Wanadoo est une ancienne filiale de France Télécom qui a lancé son activité de fournisseur d’accès à Internet en 1995 et dont les activités ont été intégrées, en 2006, sous la marque Orange. Un tiers des clients d’Orange, soit 4,5 millions de personnes, utilise encore aujourd’hui l’adresse mail wanadoo.fr. Interrogée, la direction d’Orange s’est refusée à tout commentaire.
"ENTREPRISE STRATÉGIQUE"
Quant à Alcatel-Lucent, née de la fusion, en 2006, entre le groupe français Alcatel et l’américain Lucent Technologies, elle emploie plus de 70 000 personnes et œuvre dans le secteur sensible de l’équipement des réseaux de communications.
Alcatel-Lucent possède des pépites comme les routeurs de cœur de réseau qui organisent le transport des données numériques ou l’activité de pose des câbles sous-marins par lesquels transite l’essentiel des flux de communications mondiaux. Fin 2012, Bercy a étudié la reprise totale ou partielle par Orange d’actifs d’Alcatel.

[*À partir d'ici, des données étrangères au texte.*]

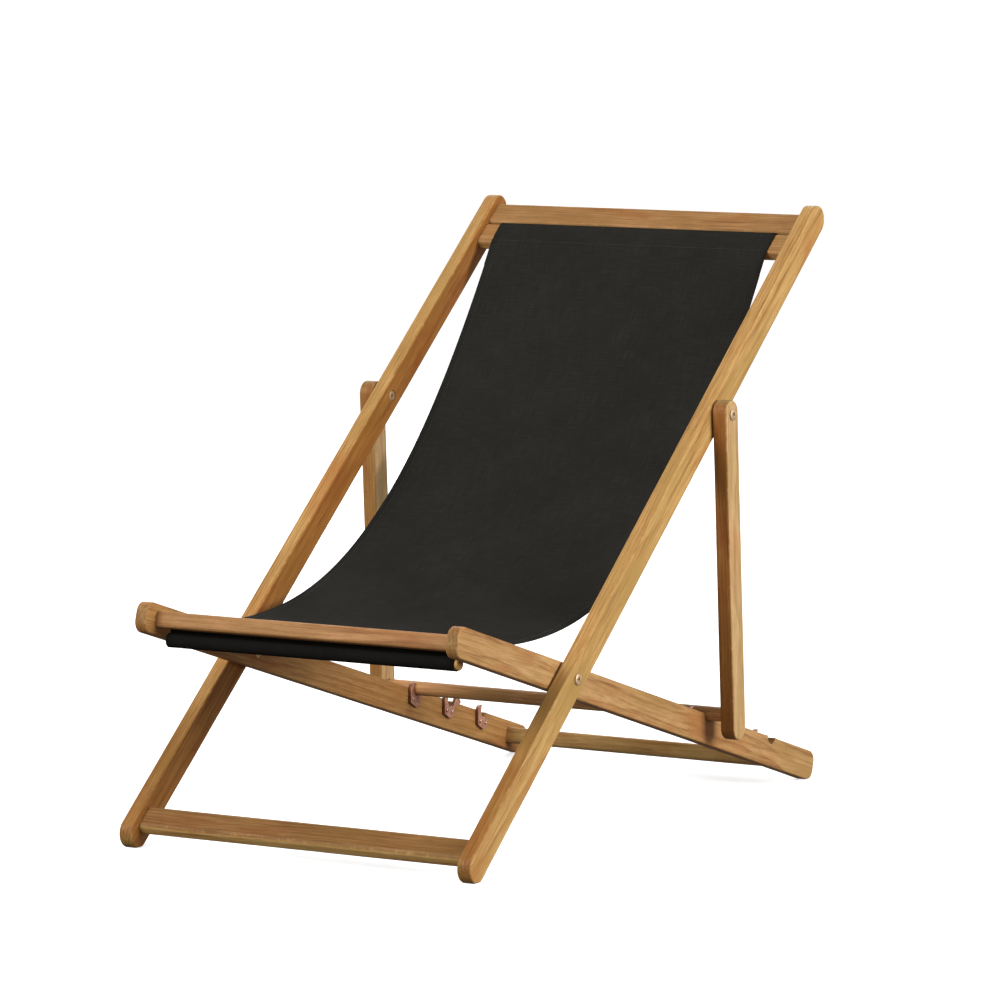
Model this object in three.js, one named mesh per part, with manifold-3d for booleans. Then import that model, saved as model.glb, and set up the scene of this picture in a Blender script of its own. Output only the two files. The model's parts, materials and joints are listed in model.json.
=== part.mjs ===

Mi-janvier 2013, Fleur Pellerin, ministre en charge des PME, de l’innovation et de l’économie numérique a évoqué le possible investissement du Fonds stratégique d’investissement (FSI), détenu par la Caisse des dépôts et l’Etat français, dans Alcatel-Lucent Submarine Networks (ASN), la filiale de câbles optiques sous-marins d’Alcatel-Lucent.
Selon elle, cette activité représente un intérêt "stratégique", notamment en ce qui concerne "la cybersurveillance" et "la sécurité du territoire". Pour bien se faire comprendre, la ministre s’est déclarée favorable, sans citer les Etats-Unis, "à une solution qui maintienne l’intégrité d’ASN et son ancrage national".
Sollicitée par Le Monde, à plusieurs reprises, aussi bien sur les questions d’espionnage électronique américain à l’encontre d’un groupe industriel de droit français que sur les problématiques soulevées par ses déclarations concernant la sécurité des communications par voie sous-marine, Mme Pellerin a refusé de s’exprimer.
Une source de haut niveau, au ministère de la défense, a indiqué, pour sa part, que les "propos de Mme Pellerin, reconnaissant publiquement que les câbles sous-marins et les stations d’atterrissage de ces câbles au contact des continents étaient des nids d’espionnage, relevaient d’une grave maladresse". Interrogé, Alcatel n’a pas voulu commenter ces informations.
Le document interne à la NSA fournit peu de détails sur les critères d’interception des données qui circulent sur les adresses wanadoo.fr et alcatel-lucent.com. On sait néanmoins, grâce à d’autres pièces dévoilées par Edward Snowden, qu’Upstream peut cibler aussi bien des adresses elles-mêmes, ce qui signifierait que la NSA peut stocker l’ensemble des informations qui y figurent, que des mots-clés qui déclenchent l’interception.
Selon les documents obtenus par Le Monde, le programme Prism utilise, pour sa part, plus de 45 000 "sélecteurs". On ne dispose pas du nombre précis de mots-clés pour l’intrusion massive de la NSA, via Upstream, sur l’adresse wanadoo.fr.
Les méthodes de tri sont proches de celles de Prism et les critères retenus par la NSA couvrent les secteurs considérés comme "stratégiques" par le gouvernement américain et ce, dans tous les domaines, ceux qui sont liés aussi bien à la sécurité qu’aux enjeux politiques internationaux ou à la défense des intérêts commerciaux du pays.
Alcatel-Lucent joue une rôle central en matière d’équipements des réseaux de communication, notamment sous-marins. L’accès, par la NSA, à l’ensemble des communications des salariés de l’entreprise pourrait donc être systématique.
La philosophie de la NSA en matière de renseignement, selon les déclarations officielles de son directeur, le général Keith Alexander, est de pouvoir être alertée en cas de danger et de disposer d’une très large base de données en cas de besoin. Ce qui laisse imaginer que le stockage des données ainsi interceptées est de longue durée.